Writing for two hours in my diary each night had become a fixed habit. I looked at the importance of mass-produced imported goods, foreign missionaries, and development agencies in remote communities. I considered the journeys men had made on pilgrimage or for work in cities. I observed how religion, language, and social practices were becoming homogenized, and how little interest people took in ancient history. I noticed all of this but I was not sure whether writing it down was any more than a cover story to justify the journey to myself. I was certainly motivated by more than anthropological curiosity.

 

LEST HE RETURNING CHIDE...

In the guest room an old man was making a long speech to the villagers. Five boys sat wide-eyed and silent, perhaps too young to understand the sense but awestruck by the modulations in his voice, his whispers, his laughs and gestures. Their eyes never shifted. Afghan toddlers never interrupt in the guest room.

"Here he is at last," said Qasim to the headman, seeing me enter. "Now's your chance to tell Agha Rory what you want.
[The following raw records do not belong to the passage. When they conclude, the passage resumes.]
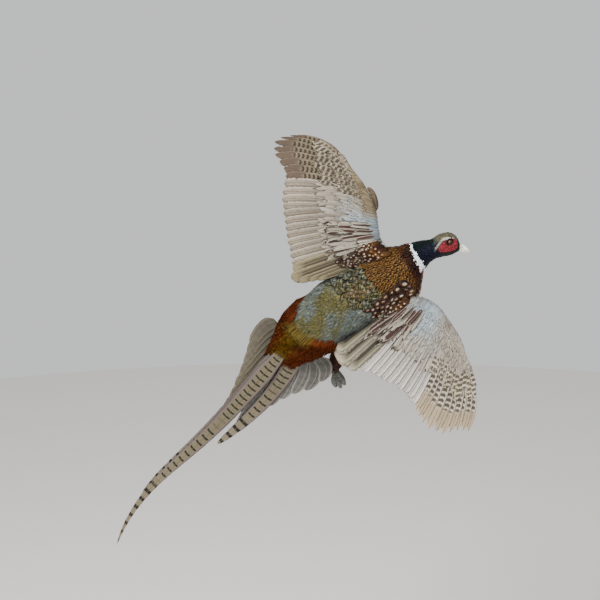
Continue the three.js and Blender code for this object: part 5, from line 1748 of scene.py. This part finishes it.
class PheasantStandSettings(bpy.types.PropertyGroup):
    rosette: bpy.props.FloatProperty(name="Rosette radius", description="Radius of the wall rosette",
                                     default=0.042, unit="LENGTH")
    wood: bpy.props.FloatVectorProperty(name="Wood", description="Colour of the rosette", size=4,
                                        default=linear("#8a5a34"), min=0.0, max=1.0, subtype="COLOR")
    steel: bpy.props.FloatVectorProperty(name="Steel", description="Colour of the rod", size=4,
                                         default=linear("#8f9296"), min=0.0, max=1.0, subtype="COLOR")


class PheasantStageSettings(bpy.types.PropertyGroup):
    floor: bpy.props.FloatVectorProperty(name="Floor", description="Colour of the floor", size=4,
                                         default=linear("#e9e6e0"), min=0.0, max=1.0, subtype="COLOR")
    floor_height: bpy.props.FloatProperty(name="Floor height", description="Height of the floor",
                                          default=-1.3, unit="LENGTH")
    key_power: bpy.props.FloatProperty(name="Key power", description="Power of the main light",
                                       default=170.0, unit="POWER")
    lens: bpy.props.FloatProperty(name="Lens", description="Focal length of the camera", default=52.22,
                                  unit="CAMERA")


class PHEASANT_OT_skin(bpy.types.Operator):
    """Fuse the skin under the coat"""
    bl_idname = "pheasant.skin"
    bl_label = "Skin"

    def execute(self, context):
        lay_skin(context.scene.pheasant_coat)
        return {"FINISHED"}


class PHEASANT_OT_body_coat(bpy.types.Operator):
    """Lay the feathers of head, body and thighs"""
    bl_idname = "pheasant.body_coat"
    bl_label = "Body coat"

    def execute(self, context):
        lay_body_coat(context.scene.pheasant_coat)
        return {"FINISHED"}


class PHEASANT_OT_wing_coverts(bpy.types.Operator):
    """Lay the small feathers of both wings"""
    bl_idname = "pheasant.wing_coverts"
    bl_label = "Wing coverts"

    def execute(self, context):
        lay_wing_coverts(context.scene.pheasant_coat)
        return {"FINISHED"}


class PHEASANT_OT_flight_feathers(bpy.types.Operator):
    """Lay the quill feathers of both wings"""
    bl_idname = "pheasant.flight_feathers"
    bl_label = "Flight feathers"

    def execute(self, context):
        lay_flight_feathers(context.scene.pheasant_coat)
        return {"FINISHED"}


class PHEASANT_OT_alulae(bpy.types.Operator):
    """Lay the small feathers at the bend of both wings"""
    bl_idname = "pheasant.alulae"
    bl_label = "Alulae"

    def execute(self, context):
        lay_alulae(context.scene.pheasant_coat)
        return {"FINISHED"}


class PHEASANT_OT_tail(bpy.types.Operator):
    """Lay the tail feathers"""
    bl_idname = "pheasant.tail"
    bl_label = "Tail"

    def execute(self, context):
        lay_tail(context.scene.pheasant_coat)
        return {"FINISHED"}


class PHEASANT_OT_eyes(bpy.types.Operator):
    """Set the glass eyes"""
    bl_idname = "pheasant.eyes"
    bl_label = "Eyes"

    def execute(self, context):
        make_eyes(context.scene.pheasant_face)
        return {"FINISHED"}


class PHEASANT_OT_wattles(bpy.types.Operator):
    """Shape the bare red face and the lids"""
    bl_idname = "pheasant.wattles"
    bl_label = "Wattles"

    def execute(self, context):
        make_wattles(context.scene.pheasant_face)
        return {"FINISHED"}


class PHEASANT_OT_bill(bpy.types.Operator):
    """Shape the two halves of the bill"""
    bl_idname = "pheasant.bill"
    bl_label = "Bill"

    def execute(self, context):
        make_bill(context.scene.pheasant_face)
        return {"FINISHED"}


class PHEASANT_OT_legs(bpy.types.Operator):
    """Shape shanks, spurs, toes and claws"""
    bl_idname = "pheasant.legs"
    bl_label = "Legs"

    def execute(self, context):
        make_legs()
        return {"FINISHED"}


class PHEASANT_OT_stand(bpy.types.Operator):
    """Turn the wall rosette and its rod"""
    bl_idname = "pheasant.stand"
    bl_label = "Stand"

    def execute(self, context):
        make_stand(context.scene.pheasant_stand)
        return {"FINISHED"}


class PHEASANT_OT_stage(bpy.types.Operator):
    """Set floor, lights and camera"""
    bl_idname = "pheasant.stage"
    bl_label = "Stage"

    def execute(self, context):
        set_stage(context.scene.pheasant_stage)
        return {"FINISHED"}


OPERATORS = (PHEASANT_OT_skin, PHEASANT_OT_body_coat, PHEASANT_OT_wing_coverts,
             PHEASANT_OT_flight_feathers, PHEASANT_OT_alulae, PHEASANT_OT_tail,
             PHEASANT_OT_eyes, PHEASANT_OT_wattles, PHEASANT_OT_bill,
             PHEASANT_OT_legs, PHEASANT_OT_stand, PHEASANT_OT_stage)


class PHEASANT_PT_panel(bpy.types.Panel):
    """Buttons for every building step"""
    bl_label = "Mounted pheasant"
    bl_idname = "PHEASANT_PT_panel"
    bl_space_type = "VIEW_3D"
    bl_region_type = "UI"
    bl_category = "Pheasant"

    def draw(self, context):
        for step in OPERATORS:
            self.layout.operator(step.bl_idname)


SETTINGS = {"pheasant_coat": PheasantCoatSettings, "pheasant_face": PheasantFaceSettings,
            "pheasant_stand": PheasantStandSettings, "pheasant_stage": PheasantStageSettings}
CLASSES = (*SETTINGS.values(), *OPERATORS, PHEASANT_PT_panel)


def register():
    for cls in CLASSES:
        bpy.utils.register_class(cls)
    for name, group in SETTINGS.items():
        setattr(bpy.types.Scene, name, bpy.props.PointerProperty(type=group))


def unregister():
    for name in SETTINGS:
        delattr(bpy.types.Scene, name)
    for cls in reversed(CLASSES):
        bpy.utils.unregister_class(cls)


def main():
    register()
    for step in OPERATORS:
        getattr(bpy.ops.pheasant, step.bl_idname.split(".")[1])()


if __name__ == "__main__":
    main()
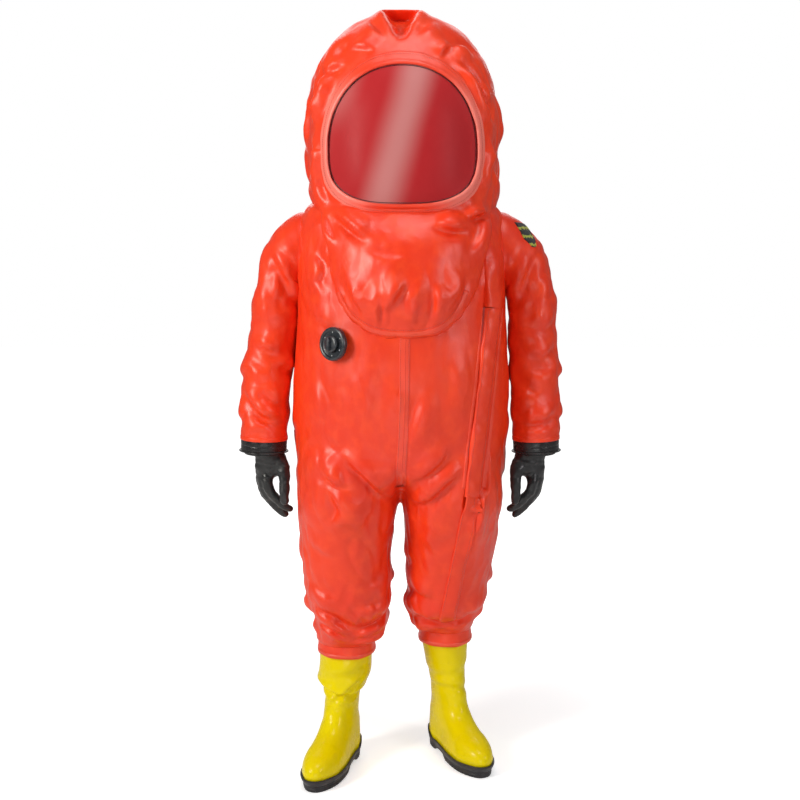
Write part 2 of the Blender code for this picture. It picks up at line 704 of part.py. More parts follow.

I have told Agha Rory what a poor village this is. Is there anything you need, headman?"

"A tarmac road."

"Well, that shouldn't be too difficult, should it, Rory?" said Qasim.

Before I could reply, the headman, thoroughly excited, shouted, "If you'll excuse me, money for a new mosque."

Another villager joined in, "And money for crops, if you please."

Qasim beamed and nodded and said, "Keep going. Rory has thousands of dollars to spend."

"If you please, hand pumps ... more hand pumps..."

"And a tube well, if you please."

Silence.

"Well," I replied, playing my role for Qasim, "I will present a report on your requirements to Kabul."

"Why, Agha Qasim, are you accompanying Agha Rory? Are you there to protect him from wolves and bandits?" asked the headman.

"No, no," replied Qasim. "We are with him because we are the greatest of friends. We are walking with him all the way to Chaghcharan."

I smiled and nodded, hoping our destination was also a lie; otherwise, we'd be together for the next four weeks.